Some might view this as harsh. The competitors, after all, followed the league rules as they existed at the time. No written rule prohibited their conduct. The league has since adopted a rule to prevent recurrence, suggesting the league itself views the conduct as problematic only in hindsight. But the absence of a written rule prohibiting championship forfeiture does not create an affirmative entitlement to championship recognition. The default expectation in any competitive league is that competitors will compete. Those who decline that fundamental obligation forfeit the symbolic rewards of competition, regardless of whether explicit rules address their specific conduct.
* * *
Some leagues might view this conduct as “funny lore” rather than an affront to competitive integrity. Those leagues remain free to memorialize the incident however they see fit. Our holding establishes only that competitors who decline to compete have no entitlement to trophy recognition.
Where, as here, the Commissioner and substantial faction of the league view the conduct as “chicken shit,” and where the competitors already received the financial rewards they negotiated, denying trophy recognition serves an important purpose. It signals that championships are earned through competition, not negotiated through side agreements. Championship trophies commemorate championship competition. Where no competition occurred, no recognition is warranted.
The competitors made their choice.
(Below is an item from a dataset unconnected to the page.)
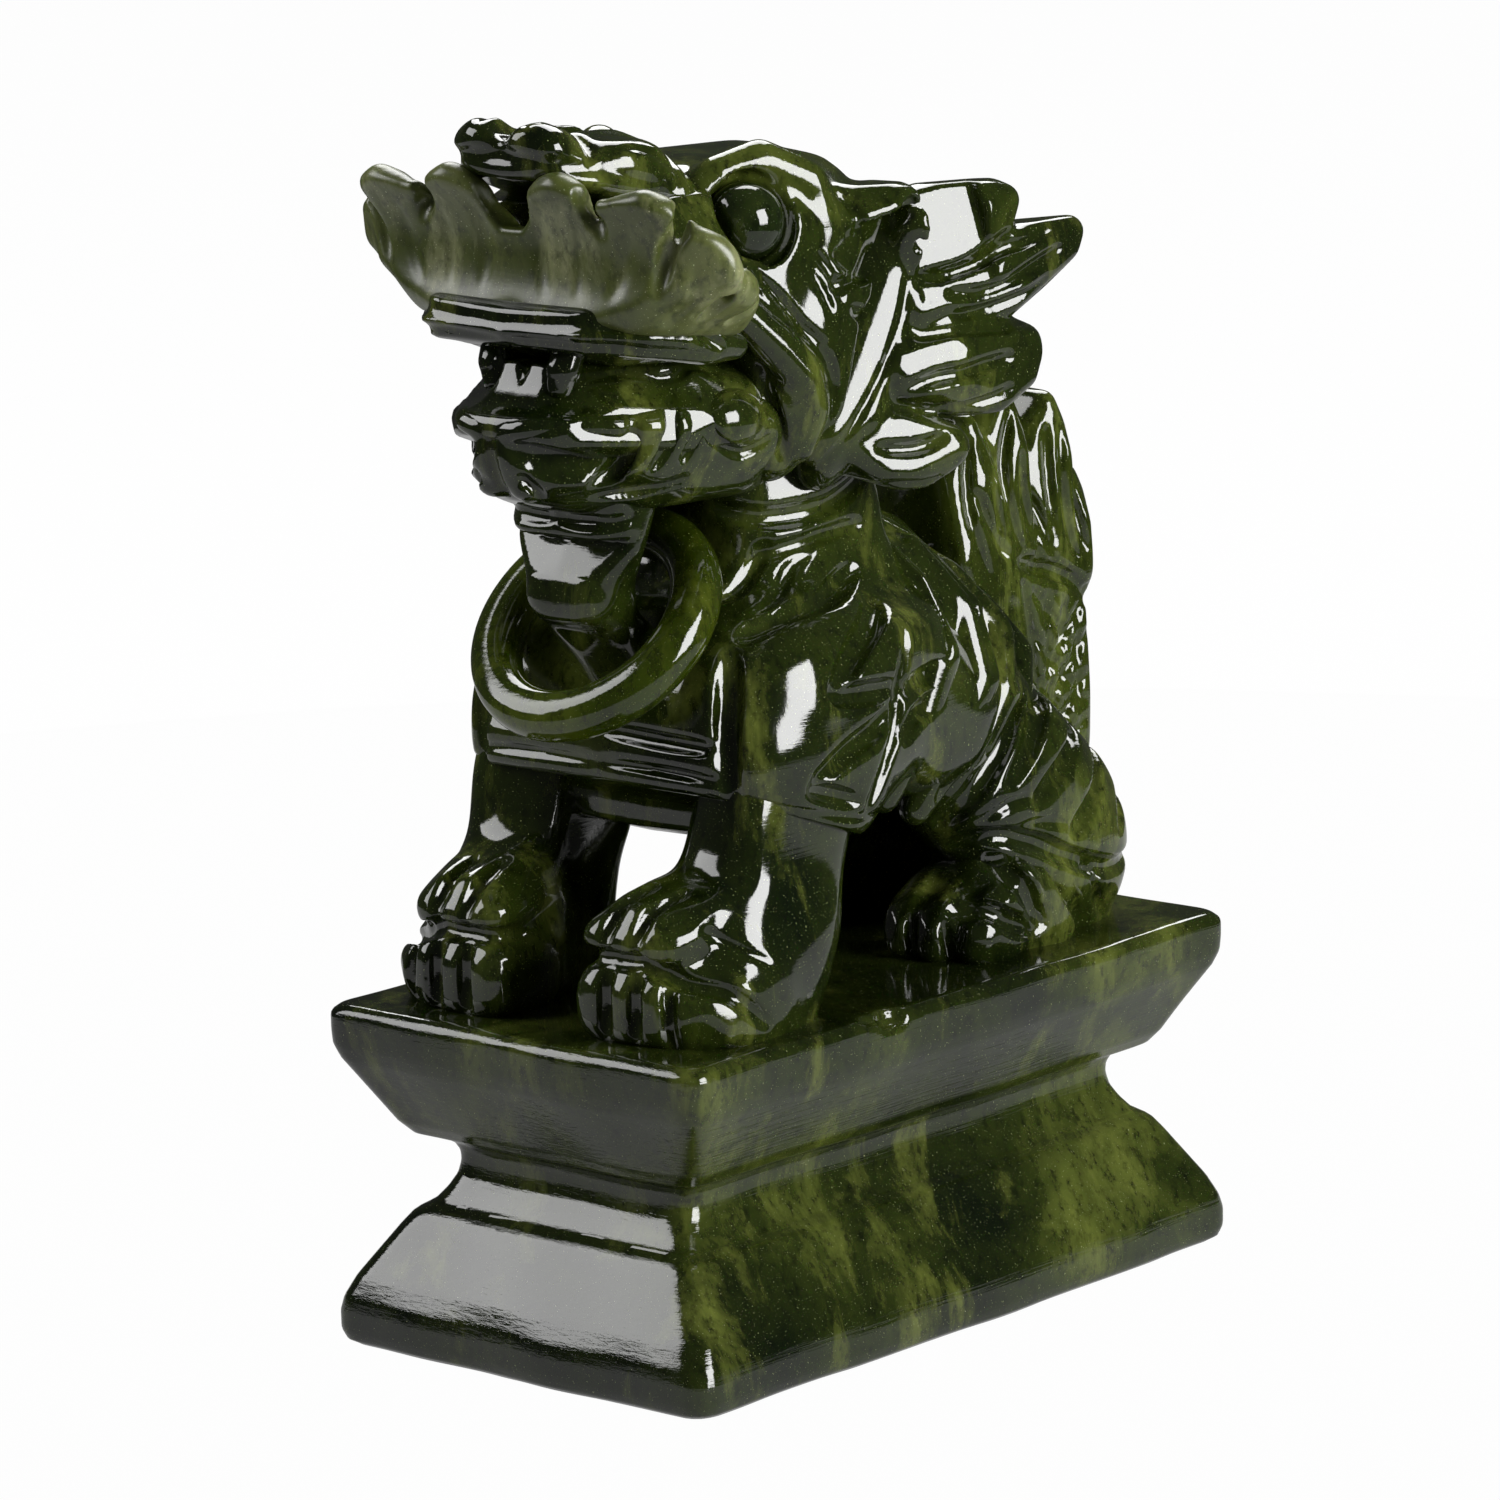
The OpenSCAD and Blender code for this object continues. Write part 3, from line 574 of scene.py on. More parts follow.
def carve_skull():
    clay = Clay((0, -28, 78), (22, 12, 119), symmetric=True)
    clay.add(Span([[7.4, -19, 107, 4.6], [8.6, -12, 108.4, 5.6], [9.4, -4, 105, 5.4], [8, 3, 103, 5],
                   [8, -16, 102, 4], [8.4, 1, 92, 5], [9, -5, 91, 5]], True), 0)
    clay.add(Span([[11.4, -13, 101, 3.4], [13, -5, 102, 3.4], [12.4, -13, 90, 3], [13.4, -9, 92, 3],
            [11, -14, 87, 3]]), 1.5)
    clay.add(Span([[0, -20, 112, 2.6], [0, -2, 111, 2.6], [6, -18, 111.4, 2.6], [7, -2, 109, 2.6]], True),
            2)
    clay.soften(1)
    clay.add(Strand([[7.4, -21, 111.6, 1.4], [8.4, -17.4, 113.6, 2], [10, -13, 114.6, 2.2],
            [12.4, -9, 112.4, 2.2], [13.4, -7.6, 108, 1.8], [13.8, -9, 104, 1.2]]), 1)
    clay.add(Span([[10, -6, 108.4, 3], [13, -3.4, 107.4, 3.2], [16, 2, 109.6, 1.2], [12, 1, 109.8, 1.6]]),
            0.6)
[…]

They chose money over glory, certainty over risk, coordination over competition. They got exactly what they bargained for. They may not now demand the additional benefit of championship recognition. You cannot decline to compete for a championship and still claim champion status. You cannot bench every player and still have your name engraved as a winner.
The Commissioner’s position is affirmed. The competitors’ names do not go on the vase.
Petition denied.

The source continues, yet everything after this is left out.